Il 29 giugno dello stesso anno nell'enciclica Non Abbiamo Bisogno di Papa Pio XI il quale criticò il fatto che il fascismo stesse sviluppando una ideologia pagana dello Stato, definita statolatria.
«... il proposito [...] di monopolizzare interamente la gioventù, dalla primissima fanciullezza fino all’età adulta a tutto ed esclusivo vantaggio di un partito, di un regime, sulla base di una ideologia che dichiaratamente si risolve in una vera e propria statolatria pagana ...»
La cesura di fine anni Trenta, che si verificò nel pensiero giuridico italiano, mosse proprio dalla insoddisfazione verso questa soluzione, vistosamente volta a giustificare l'esistente regime dittatoriale: "i giuristi più giovani tornarono infatti a distinguere società e stato e ricostruirono la relazione tra le due dimensioni immaginando un percorso non più discendente (dallo Stato alla società) ma ascendente (dalla società allo Stato) il cui snodo fondamentale era incarnato proprio dal partito politico"[3].

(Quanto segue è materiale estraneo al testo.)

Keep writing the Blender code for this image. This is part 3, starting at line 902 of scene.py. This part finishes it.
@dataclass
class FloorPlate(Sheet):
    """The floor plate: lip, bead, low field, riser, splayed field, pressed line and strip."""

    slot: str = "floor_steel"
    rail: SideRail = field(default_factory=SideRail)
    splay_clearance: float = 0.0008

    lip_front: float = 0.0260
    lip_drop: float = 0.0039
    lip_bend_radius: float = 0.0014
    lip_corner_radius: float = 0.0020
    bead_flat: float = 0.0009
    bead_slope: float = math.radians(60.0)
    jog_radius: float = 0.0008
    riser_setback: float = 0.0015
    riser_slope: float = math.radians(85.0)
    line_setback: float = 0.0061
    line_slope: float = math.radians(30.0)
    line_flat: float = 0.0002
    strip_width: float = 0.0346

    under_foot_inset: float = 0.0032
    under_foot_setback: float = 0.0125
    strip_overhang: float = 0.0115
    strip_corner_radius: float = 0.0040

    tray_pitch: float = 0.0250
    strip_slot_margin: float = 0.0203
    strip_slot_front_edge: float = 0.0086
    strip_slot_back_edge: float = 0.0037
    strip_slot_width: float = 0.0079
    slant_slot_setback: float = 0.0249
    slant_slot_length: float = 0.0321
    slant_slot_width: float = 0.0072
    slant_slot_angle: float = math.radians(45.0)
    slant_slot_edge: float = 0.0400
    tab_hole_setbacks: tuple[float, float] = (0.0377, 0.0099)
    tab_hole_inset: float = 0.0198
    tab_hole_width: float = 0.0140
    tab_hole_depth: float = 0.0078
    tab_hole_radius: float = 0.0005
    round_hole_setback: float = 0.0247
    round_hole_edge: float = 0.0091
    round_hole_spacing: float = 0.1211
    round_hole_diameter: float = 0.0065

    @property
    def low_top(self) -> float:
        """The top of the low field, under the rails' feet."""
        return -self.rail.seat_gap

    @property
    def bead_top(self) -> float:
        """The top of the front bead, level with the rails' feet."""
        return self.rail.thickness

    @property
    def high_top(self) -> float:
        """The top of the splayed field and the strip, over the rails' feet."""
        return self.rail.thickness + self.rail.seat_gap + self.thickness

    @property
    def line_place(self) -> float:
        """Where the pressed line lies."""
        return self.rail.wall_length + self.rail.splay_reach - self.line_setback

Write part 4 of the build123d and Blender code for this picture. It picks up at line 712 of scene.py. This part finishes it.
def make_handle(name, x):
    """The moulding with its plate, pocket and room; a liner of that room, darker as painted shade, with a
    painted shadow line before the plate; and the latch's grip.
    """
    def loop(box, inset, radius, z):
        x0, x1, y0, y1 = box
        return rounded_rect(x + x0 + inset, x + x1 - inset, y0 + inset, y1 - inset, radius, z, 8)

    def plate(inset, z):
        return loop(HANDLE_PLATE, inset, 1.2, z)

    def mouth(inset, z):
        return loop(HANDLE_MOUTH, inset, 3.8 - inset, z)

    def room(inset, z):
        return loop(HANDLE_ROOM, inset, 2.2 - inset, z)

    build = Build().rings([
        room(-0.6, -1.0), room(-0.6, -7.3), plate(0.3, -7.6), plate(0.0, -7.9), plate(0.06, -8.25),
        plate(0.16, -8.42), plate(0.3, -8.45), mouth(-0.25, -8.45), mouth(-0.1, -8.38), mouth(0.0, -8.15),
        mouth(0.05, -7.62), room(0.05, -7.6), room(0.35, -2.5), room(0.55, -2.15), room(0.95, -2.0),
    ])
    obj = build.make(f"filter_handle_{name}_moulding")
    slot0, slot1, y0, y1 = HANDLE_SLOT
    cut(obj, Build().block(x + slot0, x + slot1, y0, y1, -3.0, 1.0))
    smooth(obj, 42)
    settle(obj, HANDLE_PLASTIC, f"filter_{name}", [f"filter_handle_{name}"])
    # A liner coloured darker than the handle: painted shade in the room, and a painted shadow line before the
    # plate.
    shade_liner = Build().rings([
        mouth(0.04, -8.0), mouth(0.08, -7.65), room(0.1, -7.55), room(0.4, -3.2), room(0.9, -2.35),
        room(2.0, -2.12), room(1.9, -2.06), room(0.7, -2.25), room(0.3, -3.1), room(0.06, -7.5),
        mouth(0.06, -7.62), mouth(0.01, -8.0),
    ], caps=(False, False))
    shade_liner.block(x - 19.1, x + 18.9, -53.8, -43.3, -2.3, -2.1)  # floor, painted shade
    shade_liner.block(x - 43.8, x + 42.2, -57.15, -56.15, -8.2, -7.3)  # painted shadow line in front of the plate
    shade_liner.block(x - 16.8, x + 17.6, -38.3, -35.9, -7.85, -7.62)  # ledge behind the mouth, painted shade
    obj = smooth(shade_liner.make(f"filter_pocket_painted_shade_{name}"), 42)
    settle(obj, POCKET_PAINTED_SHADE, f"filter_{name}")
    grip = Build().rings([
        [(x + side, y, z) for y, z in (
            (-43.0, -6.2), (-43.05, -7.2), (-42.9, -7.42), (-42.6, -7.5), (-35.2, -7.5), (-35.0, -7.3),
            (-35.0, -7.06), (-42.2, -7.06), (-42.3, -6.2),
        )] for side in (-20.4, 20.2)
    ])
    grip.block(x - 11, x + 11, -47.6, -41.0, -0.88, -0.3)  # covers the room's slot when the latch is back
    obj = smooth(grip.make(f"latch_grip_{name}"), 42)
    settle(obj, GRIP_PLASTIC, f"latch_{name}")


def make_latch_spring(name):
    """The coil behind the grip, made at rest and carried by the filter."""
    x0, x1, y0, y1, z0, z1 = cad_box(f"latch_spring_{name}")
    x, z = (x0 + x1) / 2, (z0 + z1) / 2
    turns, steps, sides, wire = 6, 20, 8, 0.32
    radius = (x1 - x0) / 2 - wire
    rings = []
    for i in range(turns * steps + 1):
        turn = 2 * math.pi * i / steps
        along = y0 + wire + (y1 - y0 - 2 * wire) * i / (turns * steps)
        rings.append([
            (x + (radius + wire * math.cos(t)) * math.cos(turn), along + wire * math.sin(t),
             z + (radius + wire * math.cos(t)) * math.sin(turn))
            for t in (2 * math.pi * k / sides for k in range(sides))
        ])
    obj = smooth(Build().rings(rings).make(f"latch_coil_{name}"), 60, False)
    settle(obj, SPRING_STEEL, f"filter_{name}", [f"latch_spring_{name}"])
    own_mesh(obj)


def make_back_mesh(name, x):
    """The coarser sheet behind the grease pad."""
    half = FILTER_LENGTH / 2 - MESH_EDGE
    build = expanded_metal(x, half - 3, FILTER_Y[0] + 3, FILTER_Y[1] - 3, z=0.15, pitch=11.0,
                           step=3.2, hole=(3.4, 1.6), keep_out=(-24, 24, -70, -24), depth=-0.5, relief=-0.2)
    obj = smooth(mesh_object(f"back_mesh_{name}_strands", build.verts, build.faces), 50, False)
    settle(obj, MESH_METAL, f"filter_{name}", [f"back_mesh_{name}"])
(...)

Il termine divenne popolare e venne ulteriormente sviluppato nel 1944 da Ludwig von Mises, quando pubblicò Lo Stato onnipotente. La statolatria è letteralmente un culto dello Stato analogo all'idolatria di idoli; asserisce che la gloria e lo sviluppo dello Stato o della Nazione sono l'oggetto di ogni aspirazione umana a scapito di ogni altro interesse o attività, incluso il benessere personale ed il libero arbitrio. L'espansione del potere e dell'influenza di uno Stato deve essere raggiunta, se necessario, attraverso guerre di conquista ed imprese coloniali, seguendo una tipica politica imperialista. È molto distante da un patriottismo che riconosca il diritto delle popolazioni all'autodeterminazione, e potrebbe essere descritta al meglio come un super-patriottismo o uno sciovinismo nazionalista.